Start of Items

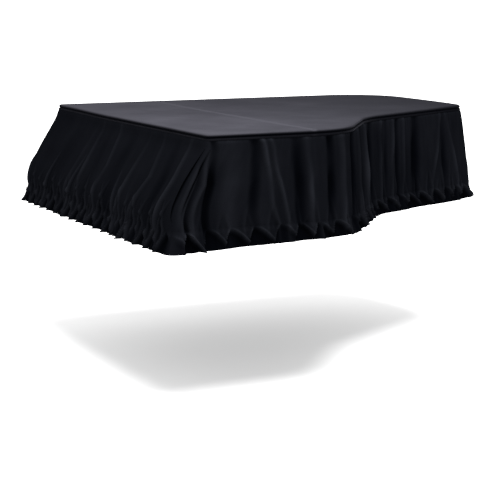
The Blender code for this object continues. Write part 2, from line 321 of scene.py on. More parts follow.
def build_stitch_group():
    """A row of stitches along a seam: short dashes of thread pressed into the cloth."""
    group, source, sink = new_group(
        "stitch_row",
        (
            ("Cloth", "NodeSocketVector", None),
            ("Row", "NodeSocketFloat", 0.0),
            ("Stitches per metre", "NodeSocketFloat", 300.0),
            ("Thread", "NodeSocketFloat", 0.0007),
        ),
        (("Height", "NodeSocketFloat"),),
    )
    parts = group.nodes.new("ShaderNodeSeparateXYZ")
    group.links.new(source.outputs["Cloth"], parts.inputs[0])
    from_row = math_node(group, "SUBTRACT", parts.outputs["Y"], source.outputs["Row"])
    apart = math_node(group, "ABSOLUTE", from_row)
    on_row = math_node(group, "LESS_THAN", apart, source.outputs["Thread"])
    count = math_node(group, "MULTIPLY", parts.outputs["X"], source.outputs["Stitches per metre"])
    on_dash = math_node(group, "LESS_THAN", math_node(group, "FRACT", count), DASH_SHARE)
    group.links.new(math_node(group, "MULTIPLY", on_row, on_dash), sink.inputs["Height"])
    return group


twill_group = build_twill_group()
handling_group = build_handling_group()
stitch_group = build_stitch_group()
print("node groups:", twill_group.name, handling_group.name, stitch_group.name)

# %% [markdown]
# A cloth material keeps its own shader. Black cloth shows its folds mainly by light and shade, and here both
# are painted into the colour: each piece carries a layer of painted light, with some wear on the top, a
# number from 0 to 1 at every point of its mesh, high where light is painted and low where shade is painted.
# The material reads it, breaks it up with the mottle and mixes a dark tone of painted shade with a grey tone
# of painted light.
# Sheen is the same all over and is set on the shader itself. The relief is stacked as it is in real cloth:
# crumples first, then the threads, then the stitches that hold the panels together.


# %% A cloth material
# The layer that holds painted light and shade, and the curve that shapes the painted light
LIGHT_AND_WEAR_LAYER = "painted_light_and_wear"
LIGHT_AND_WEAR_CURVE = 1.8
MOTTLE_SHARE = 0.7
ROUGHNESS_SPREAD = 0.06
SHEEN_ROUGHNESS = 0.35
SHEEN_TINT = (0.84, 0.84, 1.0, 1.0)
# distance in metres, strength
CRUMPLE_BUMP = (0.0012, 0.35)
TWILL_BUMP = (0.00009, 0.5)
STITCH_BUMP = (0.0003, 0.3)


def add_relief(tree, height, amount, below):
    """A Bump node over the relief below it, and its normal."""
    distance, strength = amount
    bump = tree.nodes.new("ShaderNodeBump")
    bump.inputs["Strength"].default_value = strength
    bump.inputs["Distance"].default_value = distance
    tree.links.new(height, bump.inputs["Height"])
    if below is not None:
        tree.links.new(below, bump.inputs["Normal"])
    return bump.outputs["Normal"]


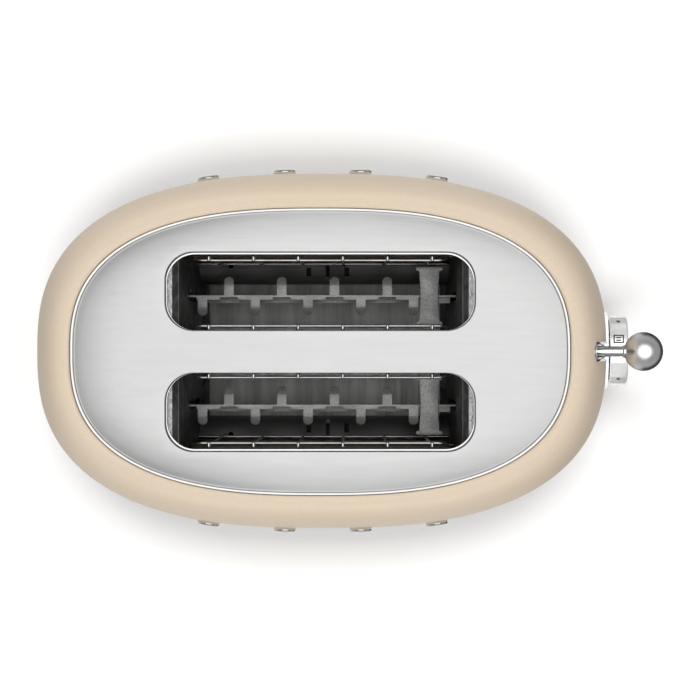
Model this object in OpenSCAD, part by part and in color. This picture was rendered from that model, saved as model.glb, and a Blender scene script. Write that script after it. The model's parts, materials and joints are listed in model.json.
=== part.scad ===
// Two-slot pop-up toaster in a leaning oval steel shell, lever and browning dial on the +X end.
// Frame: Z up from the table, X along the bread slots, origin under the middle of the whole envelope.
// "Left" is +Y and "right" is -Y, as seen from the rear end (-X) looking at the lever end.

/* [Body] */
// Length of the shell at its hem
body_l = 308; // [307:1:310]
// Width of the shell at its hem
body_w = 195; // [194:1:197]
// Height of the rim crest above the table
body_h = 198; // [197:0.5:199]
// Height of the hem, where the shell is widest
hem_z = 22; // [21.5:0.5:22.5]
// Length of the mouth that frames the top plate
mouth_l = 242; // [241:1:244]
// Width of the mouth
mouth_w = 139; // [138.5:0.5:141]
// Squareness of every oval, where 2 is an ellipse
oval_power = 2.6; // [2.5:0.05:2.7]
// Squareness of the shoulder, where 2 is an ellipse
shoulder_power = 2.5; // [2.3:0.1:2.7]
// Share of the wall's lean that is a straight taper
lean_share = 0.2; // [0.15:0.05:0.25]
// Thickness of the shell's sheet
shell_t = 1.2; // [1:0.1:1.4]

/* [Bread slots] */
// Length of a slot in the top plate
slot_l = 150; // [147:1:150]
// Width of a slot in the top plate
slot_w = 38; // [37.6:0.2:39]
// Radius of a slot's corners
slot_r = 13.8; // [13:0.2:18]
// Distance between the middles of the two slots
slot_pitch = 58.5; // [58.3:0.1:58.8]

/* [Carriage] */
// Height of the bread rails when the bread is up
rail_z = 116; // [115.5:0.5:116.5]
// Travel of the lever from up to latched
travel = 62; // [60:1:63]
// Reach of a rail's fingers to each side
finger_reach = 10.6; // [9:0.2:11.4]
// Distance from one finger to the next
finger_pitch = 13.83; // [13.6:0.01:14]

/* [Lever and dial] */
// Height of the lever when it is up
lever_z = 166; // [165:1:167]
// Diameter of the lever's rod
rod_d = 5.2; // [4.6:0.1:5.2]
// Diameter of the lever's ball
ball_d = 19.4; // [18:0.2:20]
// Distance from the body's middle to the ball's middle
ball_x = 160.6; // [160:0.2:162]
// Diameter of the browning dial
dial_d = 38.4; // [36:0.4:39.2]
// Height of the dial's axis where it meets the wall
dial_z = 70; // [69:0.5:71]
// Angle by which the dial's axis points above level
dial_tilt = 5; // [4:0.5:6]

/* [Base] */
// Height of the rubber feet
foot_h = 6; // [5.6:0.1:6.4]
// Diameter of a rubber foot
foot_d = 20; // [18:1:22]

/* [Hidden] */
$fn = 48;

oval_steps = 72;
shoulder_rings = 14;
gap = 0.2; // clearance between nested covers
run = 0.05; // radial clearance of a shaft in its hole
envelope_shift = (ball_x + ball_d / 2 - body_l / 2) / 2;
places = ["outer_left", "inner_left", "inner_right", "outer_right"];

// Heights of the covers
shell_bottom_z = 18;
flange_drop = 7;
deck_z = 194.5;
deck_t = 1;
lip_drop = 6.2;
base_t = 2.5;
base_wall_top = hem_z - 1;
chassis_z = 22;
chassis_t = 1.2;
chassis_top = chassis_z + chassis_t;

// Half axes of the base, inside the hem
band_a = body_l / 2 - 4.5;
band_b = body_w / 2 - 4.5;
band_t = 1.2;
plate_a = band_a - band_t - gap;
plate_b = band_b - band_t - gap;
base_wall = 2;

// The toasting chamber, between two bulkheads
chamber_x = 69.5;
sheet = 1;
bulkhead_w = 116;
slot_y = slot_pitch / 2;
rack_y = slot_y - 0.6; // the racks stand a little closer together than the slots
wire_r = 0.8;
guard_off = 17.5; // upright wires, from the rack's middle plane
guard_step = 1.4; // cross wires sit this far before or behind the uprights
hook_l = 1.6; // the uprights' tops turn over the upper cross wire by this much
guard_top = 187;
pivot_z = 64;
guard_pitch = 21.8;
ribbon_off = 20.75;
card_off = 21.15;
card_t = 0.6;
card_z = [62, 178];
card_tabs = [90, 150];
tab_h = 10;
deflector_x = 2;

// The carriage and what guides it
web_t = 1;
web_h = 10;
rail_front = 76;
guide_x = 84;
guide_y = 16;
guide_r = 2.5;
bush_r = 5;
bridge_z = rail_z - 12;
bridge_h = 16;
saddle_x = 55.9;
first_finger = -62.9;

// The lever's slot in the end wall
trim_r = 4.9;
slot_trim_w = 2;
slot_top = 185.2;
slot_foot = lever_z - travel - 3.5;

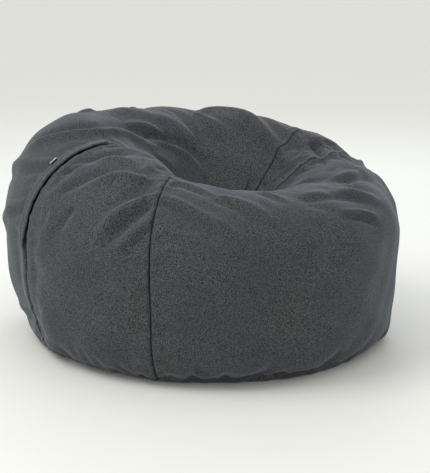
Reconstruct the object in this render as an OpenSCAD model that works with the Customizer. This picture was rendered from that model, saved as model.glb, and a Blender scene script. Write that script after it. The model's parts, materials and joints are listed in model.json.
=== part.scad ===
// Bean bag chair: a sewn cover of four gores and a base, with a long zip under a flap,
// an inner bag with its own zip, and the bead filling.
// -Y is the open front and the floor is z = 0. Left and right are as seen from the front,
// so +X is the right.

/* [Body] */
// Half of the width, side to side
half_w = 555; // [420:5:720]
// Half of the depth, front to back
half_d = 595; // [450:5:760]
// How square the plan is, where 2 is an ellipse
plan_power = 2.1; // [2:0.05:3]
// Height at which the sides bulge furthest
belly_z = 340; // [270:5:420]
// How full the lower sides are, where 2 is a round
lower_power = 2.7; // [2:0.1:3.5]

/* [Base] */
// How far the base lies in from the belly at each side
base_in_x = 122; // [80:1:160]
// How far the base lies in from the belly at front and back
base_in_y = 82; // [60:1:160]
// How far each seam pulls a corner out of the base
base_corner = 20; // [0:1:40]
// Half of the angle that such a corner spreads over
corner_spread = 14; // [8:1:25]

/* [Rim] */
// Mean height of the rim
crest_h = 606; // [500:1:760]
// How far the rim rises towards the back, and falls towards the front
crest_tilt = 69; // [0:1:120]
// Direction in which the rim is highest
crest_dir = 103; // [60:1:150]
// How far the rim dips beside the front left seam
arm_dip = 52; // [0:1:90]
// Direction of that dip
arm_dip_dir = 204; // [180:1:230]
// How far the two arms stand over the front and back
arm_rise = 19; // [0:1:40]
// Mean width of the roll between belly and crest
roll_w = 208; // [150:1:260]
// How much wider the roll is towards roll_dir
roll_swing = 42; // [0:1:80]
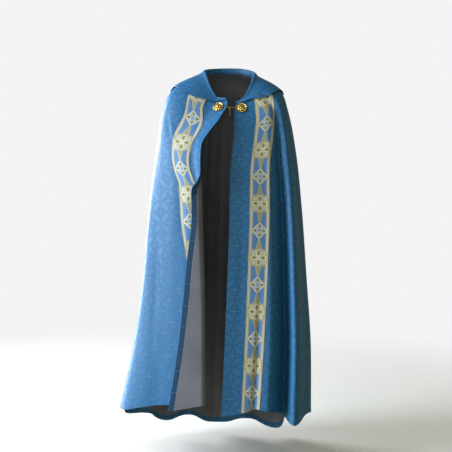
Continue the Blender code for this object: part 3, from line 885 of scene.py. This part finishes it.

End of Items

* [Exercise description]:
Your task is to give again the lines from the one containing "Reconstruct the object" to the one containing "is the right.", both lines included, exactly and without anything added.

* [Expected answer]:
Reconstruct the object in this render as an OpenSCAD model that works with the Customizer. This picture was rendered from that model, saved as model.glb, and a Blender scene script. Write that script after it. The model's parts, materials and joints are listed in model.json.
=== part.scad ===
// Bean bag chair: a sewn cover of four gores and a base, with a long zip under a flap,
// an inner bag with its own zip, and the bead filling.
// -Y is the open front and the floor is z = 0. Left and right are as seen from the front,
// so +X is the right.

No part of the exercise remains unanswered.